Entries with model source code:
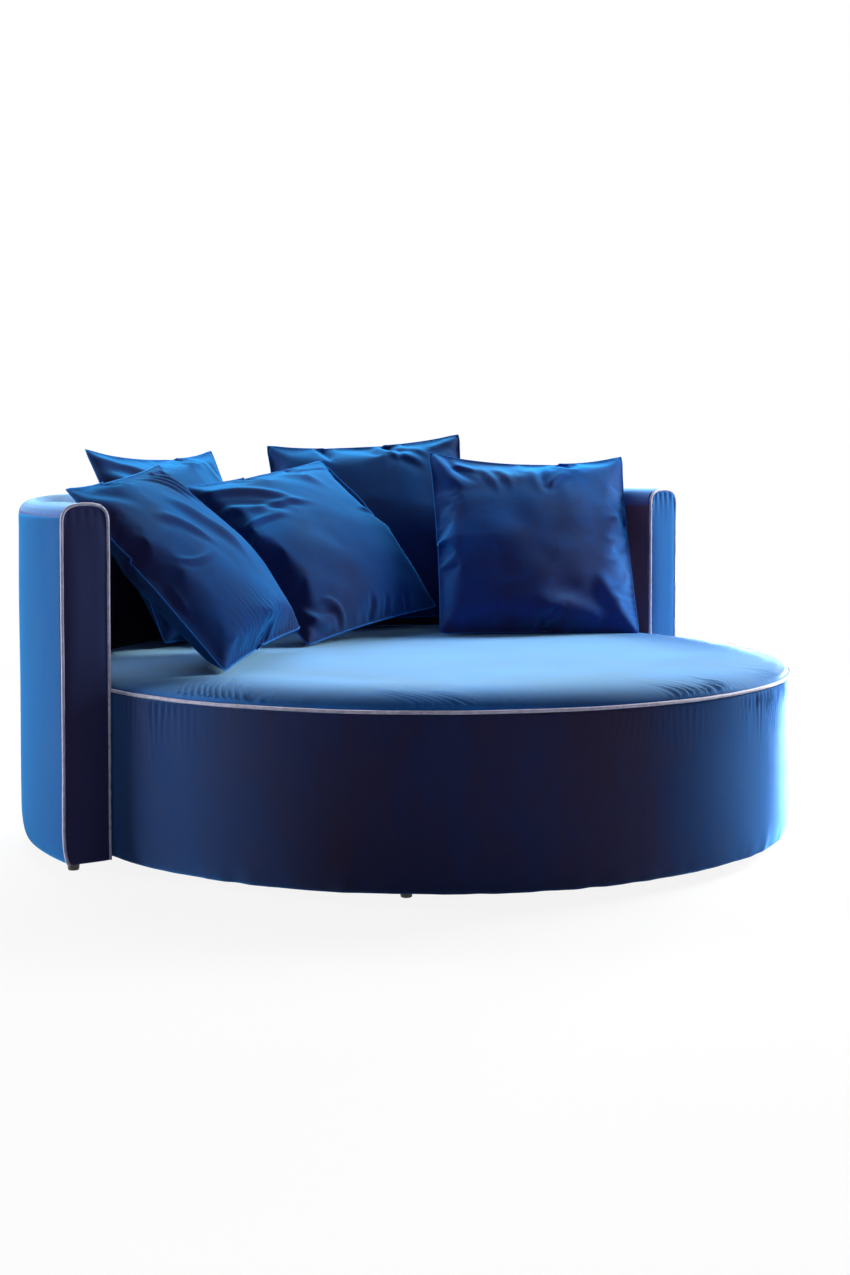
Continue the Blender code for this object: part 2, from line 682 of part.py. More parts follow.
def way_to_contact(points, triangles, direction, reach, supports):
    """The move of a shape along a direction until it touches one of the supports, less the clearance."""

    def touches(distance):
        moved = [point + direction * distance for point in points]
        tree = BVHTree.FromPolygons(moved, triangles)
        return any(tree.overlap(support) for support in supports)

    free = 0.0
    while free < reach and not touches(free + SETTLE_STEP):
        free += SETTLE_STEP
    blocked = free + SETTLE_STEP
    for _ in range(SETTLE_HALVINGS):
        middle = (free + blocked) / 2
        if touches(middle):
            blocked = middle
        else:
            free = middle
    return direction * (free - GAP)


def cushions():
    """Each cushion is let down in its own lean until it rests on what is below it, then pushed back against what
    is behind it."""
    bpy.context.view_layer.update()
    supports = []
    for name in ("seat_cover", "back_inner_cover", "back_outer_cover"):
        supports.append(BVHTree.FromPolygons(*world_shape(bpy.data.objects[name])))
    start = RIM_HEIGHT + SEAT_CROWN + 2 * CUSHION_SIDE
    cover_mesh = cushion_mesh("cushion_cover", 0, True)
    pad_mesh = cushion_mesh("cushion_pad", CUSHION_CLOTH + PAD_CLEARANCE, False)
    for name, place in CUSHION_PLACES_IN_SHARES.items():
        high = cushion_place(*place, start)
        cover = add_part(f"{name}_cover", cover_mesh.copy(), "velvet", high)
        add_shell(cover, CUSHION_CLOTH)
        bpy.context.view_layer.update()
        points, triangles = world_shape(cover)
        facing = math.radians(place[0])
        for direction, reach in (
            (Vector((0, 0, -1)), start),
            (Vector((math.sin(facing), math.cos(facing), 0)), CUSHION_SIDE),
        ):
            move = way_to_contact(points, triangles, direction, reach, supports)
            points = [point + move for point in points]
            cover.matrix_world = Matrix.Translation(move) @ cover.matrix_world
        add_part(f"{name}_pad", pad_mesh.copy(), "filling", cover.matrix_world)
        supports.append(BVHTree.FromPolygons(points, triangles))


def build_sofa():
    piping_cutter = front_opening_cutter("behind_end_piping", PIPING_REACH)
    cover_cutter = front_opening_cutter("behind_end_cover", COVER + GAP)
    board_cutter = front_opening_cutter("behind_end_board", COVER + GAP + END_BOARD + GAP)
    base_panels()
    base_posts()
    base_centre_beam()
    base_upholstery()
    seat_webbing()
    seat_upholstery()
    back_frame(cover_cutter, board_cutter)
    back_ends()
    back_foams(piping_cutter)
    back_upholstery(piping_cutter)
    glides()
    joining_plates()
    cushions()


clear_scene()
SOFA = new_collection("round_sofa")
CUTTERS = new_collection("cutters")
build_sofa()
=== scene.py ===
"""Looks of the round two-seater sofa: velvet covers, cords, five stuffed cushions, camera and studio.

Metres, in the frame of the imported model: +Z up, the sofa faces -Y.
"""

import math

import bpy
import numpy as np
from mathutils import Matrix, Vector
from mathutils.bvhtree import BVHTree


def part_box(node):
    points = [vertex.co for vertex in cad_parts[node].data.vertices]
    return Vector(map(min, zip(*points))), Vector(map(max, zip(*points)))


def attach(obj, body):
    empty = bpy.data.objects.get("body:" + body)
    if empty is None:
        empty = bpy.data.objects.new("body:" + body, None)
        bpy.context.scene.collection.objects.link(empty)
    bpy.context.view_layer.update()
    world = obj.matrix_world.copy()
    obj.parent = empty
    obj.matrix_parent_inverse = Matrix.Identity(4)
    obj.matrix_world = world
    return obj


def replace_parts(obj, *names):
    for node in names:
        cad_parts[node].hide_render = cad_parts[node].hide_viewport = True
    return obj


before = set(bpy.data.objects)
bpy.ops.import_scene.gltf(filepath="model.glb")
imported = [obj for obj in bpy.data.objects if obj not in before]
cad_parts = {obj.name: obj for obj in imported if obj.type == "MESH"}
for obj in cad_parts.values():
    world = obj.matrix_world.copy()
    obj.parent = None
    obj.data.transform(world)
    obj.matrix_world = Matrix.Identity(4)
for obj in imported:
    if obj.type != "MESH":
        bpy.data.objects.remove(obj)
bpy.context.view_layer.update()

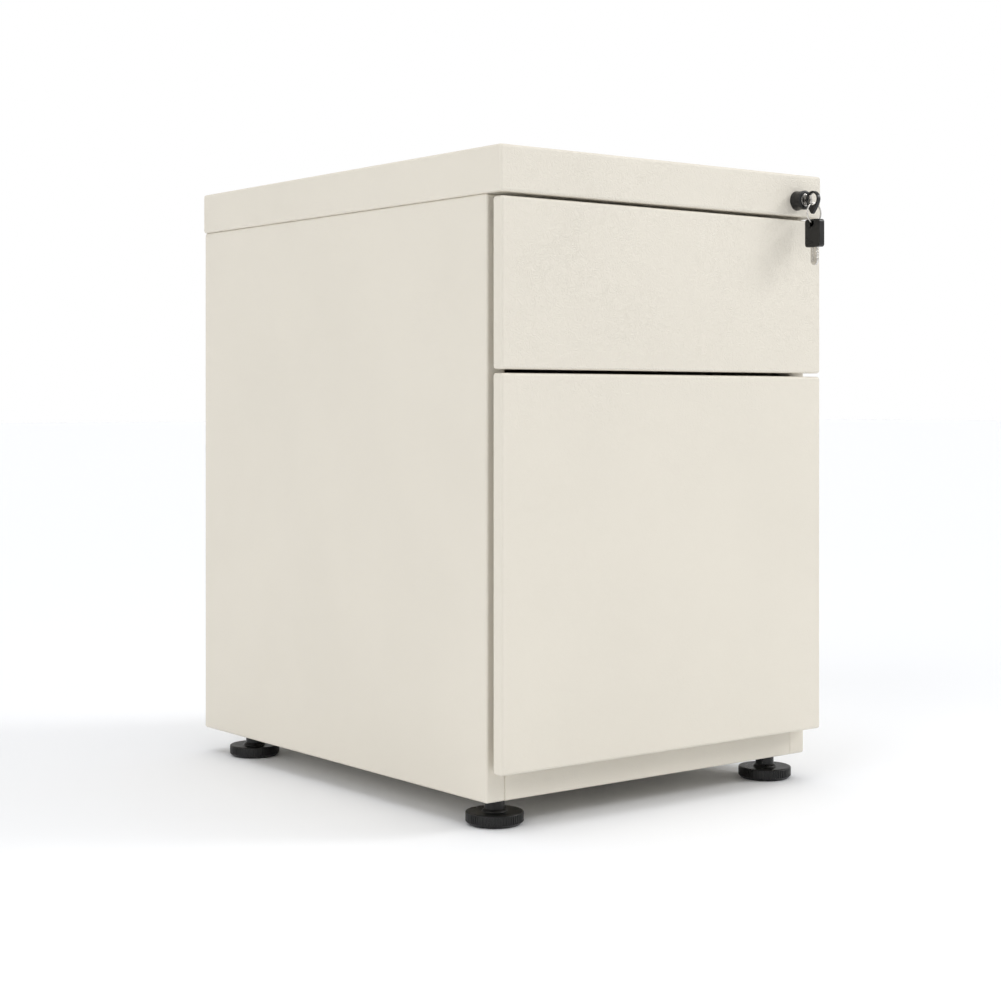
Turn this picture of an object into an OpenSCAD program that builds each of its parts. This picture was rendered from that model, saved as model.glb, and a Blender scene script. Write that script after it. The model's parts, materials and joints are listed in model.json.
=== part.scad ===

- [JOB]
Extract, unchanged, the closing run of lines that opens with the line containing "bpy.data.objects.remove(obj)" and ends with the last line.

- [THE RESPONSE]
        bpy.data.objects.remove(obj)
bpy.context.view_layer.update()

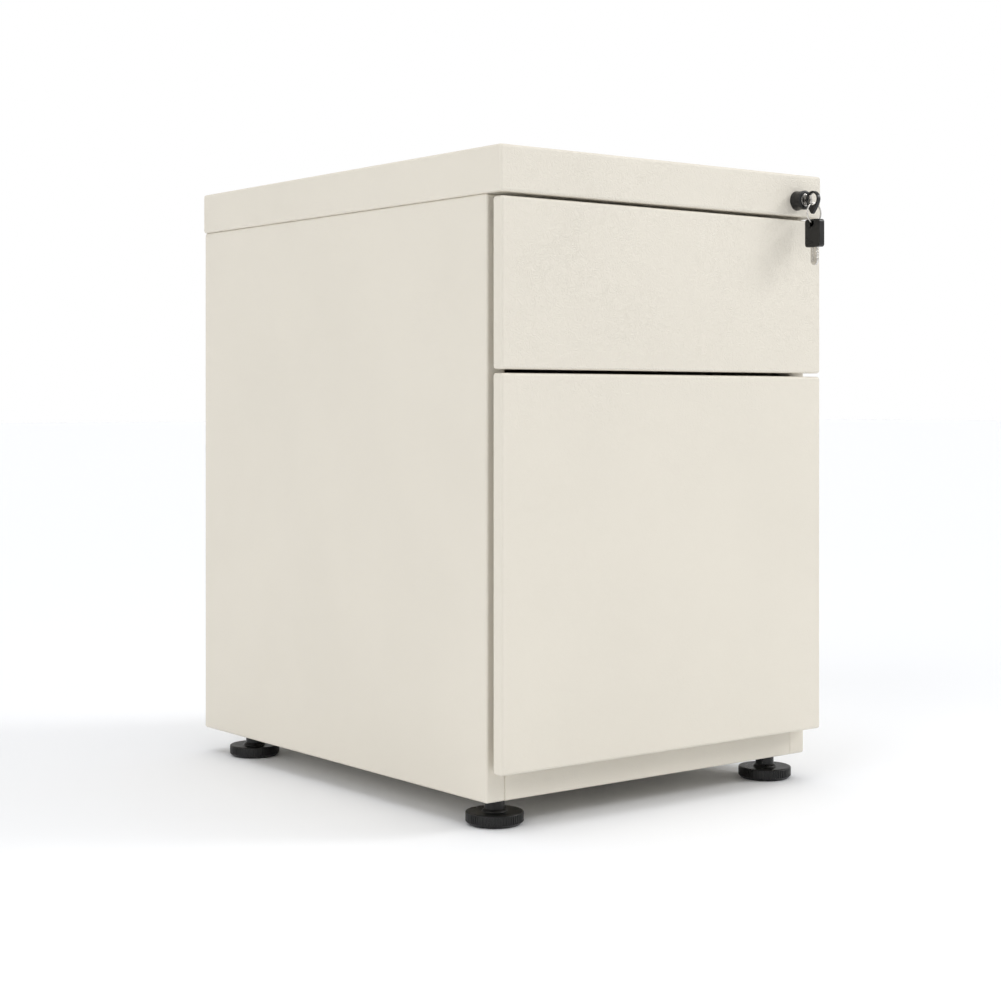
Turn this picture of an object into an OpenSCAD program that builds each of its parts. This picture was rendered from that model, saved as model.glb, and a Blender scene script. Write that script after it. The model's parts, materials and joints are listed in model.json.
=== part.scad ===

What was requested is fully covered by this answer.